Whether it be the retro, rockabilly, multi-racial Parisian gangs photographed by Philippe Chancel, the very cool Teds of Chris Steele-Perkins, Danny Lyon’s Easy Rider biker mates, Bruce Davidson’s early 1950s New York ruffians and, most strikingly for me, Igor Palmin’s Russian hippies, there is an obvious attraction in these rebels. Choose your tribe. I never quite got over being too young for the Summer of Love.

The exhibition kicks off with the legendary Diane Arbus’s portraits of circus performers, nudists, transgender people and others from the 1960s and 1970s. Hard to believe she started as a fashion photographer alongside husband Alan. These portraits border on the intrusive and sensational but there is no doubting their influence on later generations. Take a look upstairs at Katy Grannan’s intimidating portraits of those who aren’t now part of the American Dream, or Alec Soth’s documentation of US survivalists.

The best of the rooms downstairs shows the work of Daido Moriyama and follower Seiji Kurata. The former’s blurred nighttime photos of the murkier side of Tokyo, and the latter’s more polished studies of a similar milieu, are more disquieting than some of the other groups on show. Here is real confrontation. As there is in the Tulsa photos of Larry Clark; he is one of the teens shooting up here.

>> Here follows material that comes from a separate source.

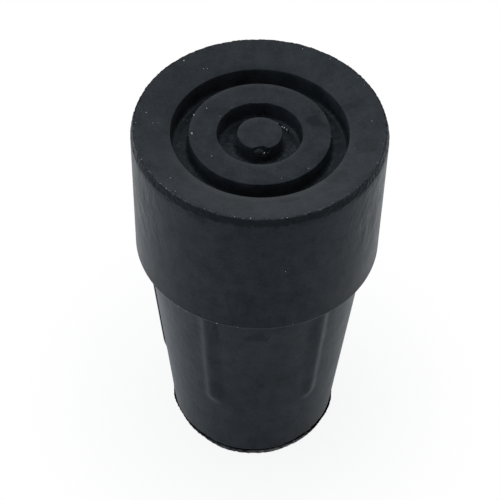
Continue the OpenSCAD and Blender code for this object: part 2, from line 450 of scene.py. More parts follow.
# The lip was trimmed by hand: cut back at two places, and left long at two others. Each is
# given by its turn in degrees and by how far the lip sticks out there in mm
cut_reach = math.radians(34)
cut_full = math.radians(12)
on_lip = add(
    tree, "ShaderNodeMapRange",
    {"Value": apart.outputs["Z"], "From Min": lip_h + 0.3 * mm, "From Max": lip_h + 0.1 * mm},
)
at_rim = add(
    tree, "ShaderNodeMapRange",
    {"Value": radius, "From Min": mouth_r - 0.9 * mm, "From Max": mouth_r - 0.3 * mm},
)
for cut_turn, reach in ((-52, -0.32), (46, -0.17), (-95, 0.2), (98, 0.2)):
    aside = add(
        tree, "ShaderNodeMath", {0: from_front, 1: math.radians(cut_turn)},
        operation="SUBTRACT",
    )
    aside = add(tree, "ShaderNodeMath", {0: aside}, operation="ABSOLUTE")
    cut = add(
        tree, "ShaderNodeMapRange",
        {"Value": aside, "From Min": cut_reach, "From Max": cut_full, "To Max": reach * mm},
        interpolation_type="SMOOTHSTEP",
    )
    for mask in (on_lip, at_rim):
        cut = add(tree, "ShaderNodeMath", {0: cut, 1: mask}, operation="MULTIPLY")
    lift = add(tree, "ShaderNodeVectorMath", {0: outwards, "Scale": cut}, operation="SCALE")
    body = add(tree, "GeometryNodeSetPosition", {"Geometry": body, "Offset": lift})

# Torn and trimmed edges stray from their true place, up to their raggedness, in any direction
grain = add(
    tree, "ShaderNodeMath", {0: 1, 1: size.outputs["Ragged grain"]}, operation="DIVIDE"
)
noise = add(tree, "ShaderNodeTexNoise", {"Scale": grain, "Detail": 3, "Roughness": 0.65})
ragged = add(tree, "GeometryNodeInputNamedAttribute", {"Name": "ragged"}, data_type="FLOAT")
body = stray(tree, body, noise, ragged)
finish_tree(tree, size, body)


# ---- The torn places --------------------------------------------------------------------
# Pulling the part off its core tore a scoop out of the boss and left crumbs of rubber on
# some edges. Each is a lumpy ball, cut out of the moulding or joined on to it.

def on_part(turn, radius, height):
    """A place on the part: degrees round the axis from the front, then mm out and up."""
    angle = math.radians(turn)
    return Vector((radius * math.sin(angle), -radius * math.cos(angle), height)) * mm


def mark_mesh(name, marks, columns):
    """One point for each mark, with its turn round the axis and its other values."""
    mesh = bpy.data.meshes.new(name)
    mesh.from_pydata([on_part(*mark[:3]) for mark in marks], [], [])
    turns = mesh.attributes.new("turn", "FLOAT", "POINT")
    turns.data.foreach_set("value", [math.radians(mark[0]) for mark in marks])
    for index, (label, scale) in enumerate(columns.items(), start=3):
        values = mesh.attributes.new(label, "FLOAT", "POINT")
        values.data.foreach_set("value", [mark[index] * scale for mark in marks])
    mark_points = bpy.data.objects.new(name, mesh)
    bpy.context.scene.collection.objects.link(mark_points)
    return mark_points


# Turn, radius and height of the middle, half of its width, reach and height in mm, and 1
# where it is cut out or 0 where it is joined on
torn = mark_mesh(
    "torn_marks",
    [
        (4.4, 3.4, 60.05, 1.55, 0.75, 1.3, 1),
        (-3, 2.9, 59.5, 0.8, 0.5, 0.5, 0),
        (14, 2.85, 59.1, 0.45, 0.4, 0.3, 0),
        (2.3, 16.15, 34.6, 0.4, 0.12, 0.25, 1),
        (-177.5, 6.12, 60.26, 1.5, 0.13, 0.12, 0),
        (-139, 6.3, 60.3, 0.45, 0.24, 0.16, 0),
        (153, 5.4, 57.3, 0.25, 0.2, 0.22, 0),
        (139, 5.25, 57.3, 0.45, 0.25, 0.24, 0),
        (131, 5.25, 57.3, 0.3, 0.22, 0.25, 0),
        (116, 10.12, 60.22, 0.3, 0.14, 0.12, 0),
        (88, 10.12, 60.22, 0.3, 0.14, 0.14, 0),
        (77, 10.12, 60.2, 0.25, 0.14, 0.14, 0),
    ],
    {"half width": mm, "half reach": mm, "half height": mm, "cut": 1},
)

torn_sizes = {"Lump share": 0.2, "Lump grain": 0.8 * mm}
tree, size = add_tree("torn_places", torn_sizes, marked=True)
turn = add(tree, "GeometryNodeInputNamedAttribute", {"Name": "turn"}, data_type="FLOAT")
facing = add(tree, "ShaderNodeCombineXYZ", {"Z": turn})
halves = {
    axis: add(tree, "GeometryNodeInputNamedAttribute", {"Name": name}, data_type="FLOAT")
    for axis, name in (("X", "half width"), ("Y", "half reach"), ("Z", "half height"))
}
half = add(tree, "ShaderNodeCombineXYZ", halves)
marks = add(tree, "GeometryNodeObjectInfo", {"Object": size.outputs["Marks"]})
ball = add(tree, "GeometryNodeMeshIcoSphere", {"Radius": 1, "Subdivisions": 5})
lumps = add(
    tree, "GeometryNodeInstanceOnPoints",
    {
        "Points": marks.outputs["Geometry"], "Instance": ball.outputs["Mesh"],
        "Rotation": facing, "Scale": half,
    },
)
lumps = add(tree, "GeometryNodeRealizeInstances", {"Geometry": lumps})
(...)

The most striking documents though downstairs are to be found in the vitrine full of holiday snaps taken at Casa Susanna in the early 1960s. Casa Susanna was a weekend retreat for transgender women and cross-dressing men run by Susanna Valenti and her wife Marie in New York State. Remember this was a time when being publicly transgender was still a criminal offence. The photos were taken by Andrea Susan, one of the guests, which explains their relative quality. They were eventually discovered in a flea market and published a few years ago and inspired the play Casa Valentina at Southwark Playhouse in 2015. Everyone seems to be having a good time. It’s pretty uplifting.

The photographers showcased upstairs are more focussed on individual or small group portraits. Most striking perhaps are Jim Goldberg’s stories of street teenagers, led by Dave and Echo, from California first published in 1995 entitled Raised by Wolves. His observational technique, accompanied by text, video and other material,  is pretty harrowing, and it does, like other material in the exhibition, get you to thinking about the relationship between photographer and subject and your own relationship, as you trot around the gallery in the company of an audience of observers who are firmly within the mainstream of society (even if some may think they are not), with the subjects here, who have been forced, or chosen, or some combination thereof, to be “different”. Queasy voyeurism comes with the price of the ticket here.

The intervention of the photographer is most acute in the small room devoted to Boris Mikhailov’s photographs of a staged wedding of a homeless, alcoholic couple in contemporary Russia. It is provocative but it gets its point across. I found these hardest to look at. Paz Errazuriz’s pictures of transgender women from Chile are doubly arresting, precisely because that is what would have happened to her is she had been caught taking such photographs in Pinochet’s Chile.

You will also be intrigued by the stories behind Pieter Hugo’s portraits of Nigerian men and their captive animals, hyaenas and baboons, that live on the fringes, and alarm, South African society. Mind you some of them are gang members, drug dealers and debt collectors so the fear may be justified. They are certainly imposing and, I think, the photographs which I found most aesthetically pleasing if that makes sense. Pathologist turned conceptual artist,Teresa Margolles’s pictures of transgender prostitutes set amidst the ruins of their nightclub workplaces in Mexico, pulled down by the authorities, in an attempt to move them on, have a similar artistic sensibility.

I realise as I have written this, and learnt more about the photographers involved, that I probably need didn’t try hard enough and need to revisit and relook. That’s what can happen if you have time and an open mind. Time, and open minds, is what changes attitudes, beliefs and behaviours.